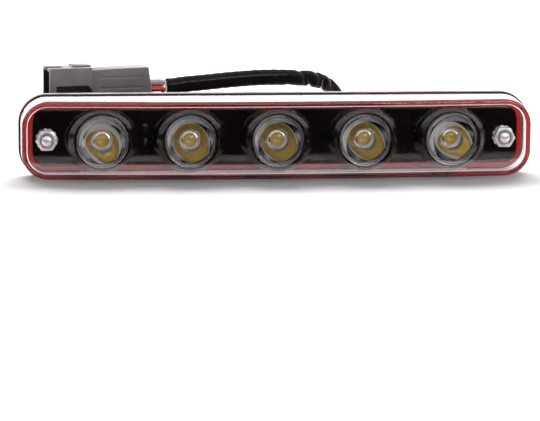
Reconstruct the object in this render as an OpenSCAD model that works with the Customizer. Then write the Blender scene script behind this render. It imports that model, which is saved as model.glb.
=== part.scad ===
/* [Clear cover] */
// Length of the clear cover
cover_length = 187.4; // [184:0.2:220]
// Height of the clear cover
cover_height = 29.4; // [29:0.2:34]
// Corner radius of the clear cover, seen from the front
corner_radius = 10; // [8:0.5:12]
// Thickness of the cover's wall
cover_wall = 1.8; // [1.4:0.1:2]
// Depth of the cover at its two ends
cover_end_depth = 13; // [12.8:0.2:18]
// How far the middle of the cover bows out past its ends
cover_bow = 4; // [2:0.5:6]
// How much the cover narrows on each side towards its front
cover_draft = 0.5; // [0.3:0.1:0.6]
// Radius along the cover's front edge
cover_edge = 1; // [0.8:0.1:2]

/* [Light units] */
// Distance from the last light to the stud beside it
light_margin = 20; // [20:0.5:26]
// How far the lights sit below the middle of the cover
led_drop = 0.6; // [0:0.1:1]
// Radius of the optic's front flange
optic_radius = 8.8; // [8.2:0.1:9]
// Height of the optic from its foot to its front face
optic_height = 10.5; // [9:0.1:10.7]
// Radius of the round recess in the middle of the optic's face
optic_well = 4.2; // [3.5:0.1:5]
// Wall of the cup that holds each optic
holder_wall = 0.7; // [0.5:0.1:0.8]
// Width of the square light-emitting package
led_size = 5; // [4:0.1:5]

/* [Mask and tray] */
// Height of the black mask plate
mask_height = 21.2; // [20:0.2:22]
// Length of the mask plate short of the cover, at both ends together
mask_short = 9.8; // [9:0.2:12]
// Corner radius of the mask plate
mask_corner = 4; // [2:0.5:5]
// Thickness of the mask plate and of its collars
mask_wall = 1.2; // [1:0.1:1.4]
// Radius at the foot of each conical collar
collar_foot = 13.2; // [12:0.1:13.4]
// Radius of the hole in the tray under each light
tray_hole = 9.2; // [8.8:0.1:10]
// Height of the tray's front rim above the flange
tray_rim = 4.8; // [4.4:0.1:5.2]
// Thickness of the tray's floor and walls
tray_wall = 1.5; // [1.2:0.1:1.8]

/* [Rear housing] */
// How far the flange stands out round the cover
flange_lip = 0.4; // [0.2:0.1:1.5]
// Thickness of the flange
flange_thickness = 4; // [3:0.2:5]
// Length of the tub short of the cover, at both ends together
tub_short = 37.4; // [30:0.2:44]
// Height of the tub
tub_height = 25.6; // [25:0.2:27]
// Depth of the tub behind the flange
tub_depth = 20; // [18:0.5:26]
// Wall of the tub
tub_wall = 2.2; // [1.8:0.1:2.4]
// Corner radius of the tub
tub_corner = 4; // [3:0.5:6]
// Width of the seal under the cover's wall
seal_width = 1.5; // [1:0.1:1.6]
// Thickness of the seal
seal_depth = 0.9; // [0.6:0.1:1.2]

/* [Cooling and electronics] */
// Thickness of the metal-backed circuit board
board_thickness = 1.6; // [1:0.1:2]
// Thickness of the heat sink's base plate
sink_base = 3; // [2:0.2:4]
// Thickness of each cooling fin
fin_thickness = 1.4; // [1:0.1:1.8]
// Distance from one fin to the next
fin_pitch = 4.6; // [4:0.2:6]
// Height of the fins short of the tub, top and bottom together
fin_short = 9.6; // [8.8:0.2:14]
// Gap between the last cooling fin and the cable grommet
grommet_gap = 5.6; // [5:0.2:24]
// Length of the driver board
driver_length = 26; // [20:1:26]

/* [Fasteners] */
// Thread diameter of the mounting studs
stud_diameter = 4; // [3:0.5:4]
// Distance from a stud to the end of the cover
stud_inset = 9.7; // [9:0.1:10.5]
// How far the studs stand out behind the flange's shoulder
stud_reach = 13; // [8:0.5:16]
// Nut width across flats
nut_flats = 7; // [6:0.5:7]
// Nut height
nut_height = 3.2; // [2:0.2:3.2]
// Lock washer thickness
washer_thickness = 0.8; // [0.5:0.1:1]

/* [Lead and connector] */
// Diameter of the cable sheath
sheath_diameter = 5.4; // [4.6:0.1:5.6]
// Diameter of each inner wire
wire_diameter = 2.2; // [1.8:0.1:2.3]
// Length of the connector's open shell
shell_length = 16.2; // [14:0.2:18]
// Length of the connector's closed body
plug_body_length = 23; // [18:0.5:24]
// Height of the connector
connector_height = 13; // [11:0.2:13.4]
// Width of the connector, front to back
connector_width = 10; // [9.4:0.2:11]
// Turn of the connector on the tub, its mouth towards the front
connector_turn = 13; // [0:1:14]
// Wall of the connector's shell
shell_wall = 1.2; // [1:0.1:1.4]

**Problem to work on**
Each line of the listing above should be output exactly.

**The reply**
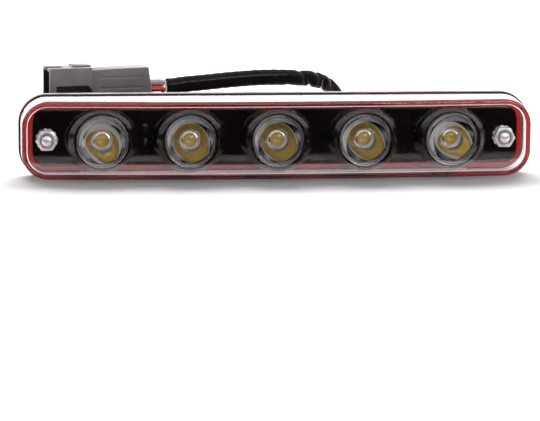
Reconstruct the object in this render as an OpenSCAD model that works with the Customizer. Then write the Blender scene script behind this render. It imports that model, which is saved as model.glb.
=== part.scad ===
/* [Clear cover] */
// Length of the clear cover
cover_length = 187.4; // [184:0.2:220]
// Height of the clear cover
cover_height = 29.4; // [29:0.2:34]
// Corner radius of the clear cover, seen from the front
corner_radius = 10; // [8:0.5:12]
// Thickness of the cover's wall
cover_wall = 1.8; // [1.4:0.1:2]
// Depth of the cover at its two ends
cover_end_depth = 13; // [12.8:0.2:18]
// How far the middle of the cover bows out past its ends
cover_bow = 4; // [2:0.5:6]
// How much the cover narrows on each side towards its front
cover_draft = 0.5; // [0.3:0.1:0.6]
// Radius along the cover's front edge
cover_edge = 1; // [0.8:0.1:2]

/* [Light units] */
// Distance from the last light to the stud beside it
light_margin = 20; // [20:0.5:26]
// How far the lights sit below the middle of the cover
led_drop = 0.6; // [0:0.1:1]
// Radius of the optic's front flange
optic_radius = 8.8; // [8.2:0.1:9]
// Height of the optic from its foot to its front face
optic_height = 10.5; // [9:0.1:10.7]
// Radius of the round recess in the middle of the optic's face
optic_well = 4.2; // [3.5:0.1:5]
// Wall of the cup that holds each optic
holder_wall = 0.7; // [0.5:0.1:0.8]
// Width of the square light-emitting package
led_size = 5; // [4:0.1:5]

/* [Mask and tray] */
// Height of the black mask plate
mask_height = 21.2; // [20:0.2:22]
// Length of the mask plate short of the cover, at both ends together
mask_short = 9.8; // [9:0.2:12]
// Corner radius of the mask plate
mask_corner = 4; // [2:0.5:5]
// Thickness of the mask plate and of its collars
mask_wall = 1.2; // [1:0.1:1.4]
// Radius at the foot of each conical collar
collar_foot = 13.2; // [12:0.1:13.4]
// Radius of the hole in the tray under each light
tray_hole = 9.2; // [8.8:0.1:10]
// Height of the tray's front rim above the flange
tray_rim = 4.8; // [4.4:0.1:5.2]
// Thickness of the tray's floor and walls
tray_wall = 1.5; // [1.2:0.1:1.8]

/* [Rear housing] */
// How far the flange stands out round the cover
flange_lip = 0.4; // [0.2:0.1:1.5]
// Thickness of the flange
flange_thickness = 4; // [3:0.2:5]
// Length of the tub short of the cover, at both ends together
tub_short = 37.4; // [30:0.2:44]
// Height of the tub
tub_height = 25.6; // [25:0.2:27]
// Depth of the tub behind the flange
tub_depth = 20; // [18:0.5:26]
// Wall of the tub
tub_wall = 2.2; // [1.8:0.1:2.4]
// Corner radius of the tub
tub_corner = 4; // [3:0.5:6]
// Width of the seal under the cover's wall
seal_width = 1.5; // [1:0.1:1.6]
// Thickness of the seal
seal_depth = 0.9; // [0.6:0.1:1.2]

/* [Cooling and electronics] */
// Thickness of the metal-backed circuit board
board_thickness = 1.6; // [1:0.1:2]
// Thickness of the heat sink's base plate
sink_base = 3; // [2:0.2:4]
// Thickness of each cooling fin
fin_thickness = 1.4; // [1:0.1:1.8]
// Distance from one fin to the next
fin_pitch = 4.6; // [4:0.2:6]
// Height of the fins short of the tub, top and bottom together
fin_short = 9.6; // [8.8:0.2:14]
// Gap between the last cooling fin and the cable grommet
grommet_gap = 5.6; // [5:0.2:24]
// Length of the driver board
driver_length = 26; // [20:1:26]

/* [Fasteners] */
// Thread diameter of the mounting studs
stud_diameter = 4; // [3:0.5:4]
// Distance from a stud to the end of the cover
stud_inset = 9.7; // [9:0.1:10.5]
// How far the studs stand out behind the flange's shoulder
stud_reach = 13; // [8:0.5:16]
// Nut width across flats
nut_flats = 7; // [6:0.5:7]
// Nut height
nut_height = 3.2; // [2:0.2:3.2]
// Lock washer thickness
washer_thickness = 0.8; // [0.5:0.1:1]

/* [Lead and connector] */
// Diameter of the cable sheath
sheath_diameter = 5.4; // [4.6:0.1:5.6]
// Diameter of each inner wire
wire_diameter = 2.2; // [1.8:0.1:2.3]
// Length of the connector's open shell
shell_length = 16.2; // [14:0.2:18]
// Length of the connector's closed body
plug_body_length = 23; // [18:0.5:24]
// Height of the connector
connector_height = 13; // [11:0.2:13.4]
// Width of the connector, front to back
connector_width = 10; // [9.4:0.2:11]
// Turn of the connector on the tub, its mouth towards the front
connector_turn = 13; // [0:1:14]
// Wall of the connector's shell
shell_wall = 1.2; // [1:0.1:1.4]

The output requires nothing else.